Anche chi normalmente lavora magnificamente qui non riesce a brillare, e viene quindi il dubbio che il problema principale del film sia proprio la guida di Faenza: il montatore è l’ottimo Massimo Fiocchi (Io Non Ho Paura, Educazione Siberiana), ma i tagli arrivano sempre troppo tardi (effetto “F4/basito”) o troppo presto; la fotografia è affidata al grande talento di Maurizio Calvesi (Le Confessioni, Non Essere Cattivo, Mine Vaganti) eppure c’è un eccesso di illuminazione e in alcuni casi sono evidenti gravissime incoerenze di color grading (la scena in cui avviene il passaggio della Orlandi da De Pedis all’autista è un puzzle inaccettabile) e addirittura il geniale Teho Teardo, che ha segnato la fortuna di molti film cui ha partecipato, qui si impigrisce su tappeti sonori non certo originali. La traccia audio soffre infine di uno sbilanciamento fastidiosissimo tra suoni ambientali e parlato a favore di quest’ultimo, e nonostante l’operato di Brando Mosca, vincitore di un David come fonico di presa diretta per Cesare Deve Morire nel 2012, risulta indifendibile.

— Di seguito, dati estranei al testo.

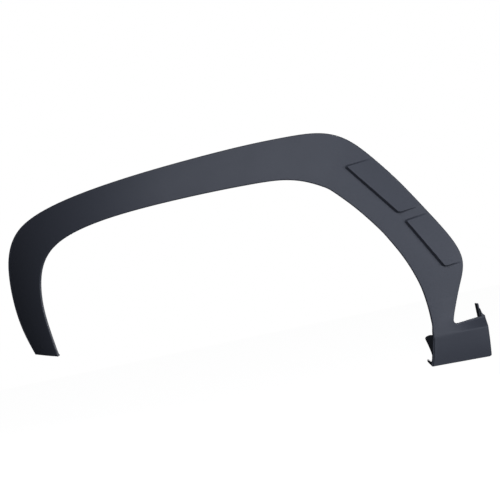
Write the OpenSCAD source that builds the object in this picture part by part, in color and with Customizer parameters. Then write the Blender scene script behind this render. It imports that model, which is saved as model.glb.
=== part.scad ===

Fortunatamente c’è anche qualche nota positiva, e se l’interpretazione della brava Greta Scarano (già apprezzata in Suburra) riesce a emergere nella sua naturalezza nonostante il rigido trucco prostetico dietro il quale è spesso trincerata, il vero mattatore è Riccardo Scamarcio, che si è ormai definitivamente liberato della cattiva fama degli esordi ed è semplicemente impeccabile nel ruolo del boss ‘Renatino’ De Pedis.
In conclusione il cineasta Faenza fallisce clamorosamente e ci consegna un’opera filmica dalla realizzazione risibilmente scadente, ma ha il grandissimo merito di tenere accesi i riflettori su una vicenda che aveva un bisogno disperato di essere raccontata, di dare voce a chi da anni combatte senza sosta per la verità e di incuriosire chi quella vicenda ancora non la conosce.
In questo senso La Verità Sta In Cielo è un film necessario, la cui visione in sala non può che essere raccomandata. Starà poi a voi scegliere quanto essere clementi o meno nel giudizio artistico e tecnico.